Sadly, the Palestinians are quite accomplished in the game of historical denial. No less a figure than Yasser Arafat startled his audience at the Camp David summit in 2000, including then-President Bill Clinton, by alleging that the First Temple was built by Solomon in Nablus, not Jerusalem. But classical Islamic sources, as David Barnett has shown in a 2011 study, do make reference to a bayt al-maqdis, the Arabic cognate for the “beit ha-mikdash” or Holy Temple, in Jerusalem.  

Meanwhile, in 2010, an official in the Information Ministry of the Palestinian Authority, Al-Mutawakil Taha, issued a report stating that the Western Wall was Muslim property and had no religious significance for Jews. More recently, there has been an uptick in denialism in Palestinian religious and political circles.  The current Palestinian Minister of Religious Affairs, Yusuf Ida’is, has frequently declared that the Temple Mount belongs exclusively to Muslims — and that assertions of a Jewish connection are falsifications. In similar fashion, the Grand Mufti of Jerusalem, Muhammad Ahmad Hussein, a frequent denier, delivered an address in May 2016 that sought to dismiss “the Jews’ claims in the land of Palestine,” particularly in Jerusalem and around the Temple Mount. Unfortunately, this kind of historical rubbish is proclaimed on a weekly, if not daily, basis, and not on the fringes of Palestinian society, but at the center.

And yet, part of what makes the practice of historical denial so pernicious is that it invites and often requires historical denial from the other side. In their struggle to assert control over the land, Israeli Jews and supporters of Israel have also engaged in forms of erasure, including the denial of a link by Palestinians to Palestine.  

The holy bible of this argument is Joan Peters’ 1984 book, “From Time Immemorial,” in which the American author argued that Arabs were not indigenous to the land but were relatively late arrivals to Palestine. She refers, for example, to the “sparse Arab population” of Palestine around the time of the Balfour Declaration in 1917, an assertion that flies in the face of almost all other data, including those of two of the leading Jewish demographers of the 20th century, Arthur Ruppin and Roberto Bachi. 

Peters’ book was initially greeted with a good deal of praise in the United States, winning a National Jewish Book Award in 1985. Upon closer inspection, the book’s flaws were exposed, owing, in no small part, to a review in The New York Review of Books by the renowned Israeli scholar of Palestine Yehoshua Porath, who pointed out that “a large majority of Muslim Arabs inhabited the land” well before the British Mandate.

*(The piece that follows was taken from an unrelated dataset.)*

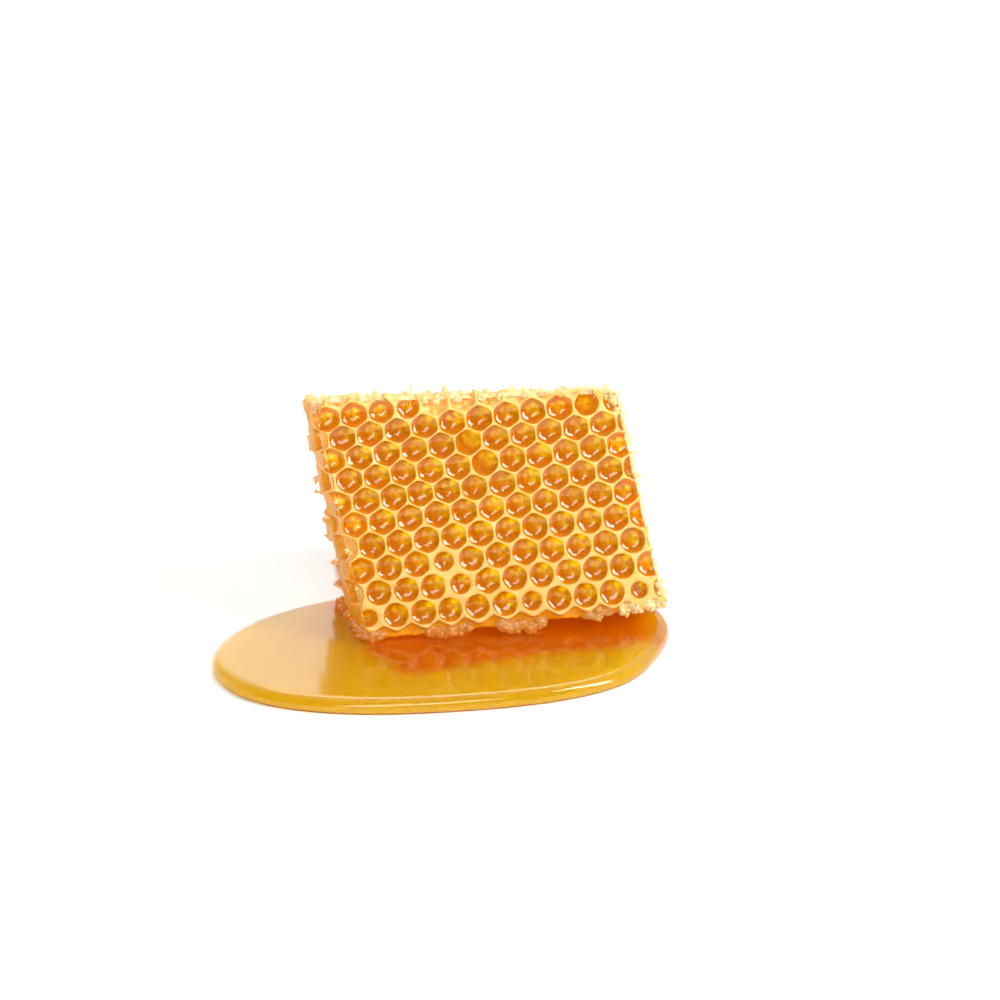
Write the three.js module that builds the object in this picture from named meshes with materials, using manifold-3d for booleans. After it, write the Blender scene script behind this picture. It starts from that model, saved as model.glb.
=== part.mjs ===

Even the reliably conservative scholar Daniel Pipes characterized the book as “appallingly crafted.”

Rather than die a quick death, the Peters thesis has been championed ever since by various pro-Israel activists, perhaps no more prominently than by former Israeli diplomat Yoram Ettinger, who parlays the denial of the Palestinians’ historical roots into a new demographic claim that there are at least a million fewer of them in the West Bank than any other accepted source estimates.  This virtual depopulation has been greeted enthusiastically by Israeli Ministers Naftali Bennett and Tzipi Hotovely, who use Ettinger’s numbers to lay permanent claim to the occupied territories.  

In his review of Peters, Porath analyzes “the two contrasting mythologies that the Arabs and the Jews have developed to explain their situations.” History is often summoned to celebrate the virtue of one side’s rights entirely at the expense of another’s. Unfortunately, the Palestinians are all-too-willing participants in the game of historical denial. But the Israelis and their friends can play it, too. And now UNESCO reveals its appetite for this perverse blood sport. Rather than perpetuate imbalanced and inaccurate myths, it could have insisted on the presentation of both Israeli and Palestinian narratives regarding Jerusalem. While hardly a guarantee of success, such a dual narrative approach compels each side to acknowledge and confront the other’s past, which is a necessary, if long, step toward recognizing your enemy’s humanity. 


David N. Myers is the Sady and Ludwig Kahn Professor of Jewish History at UCLA.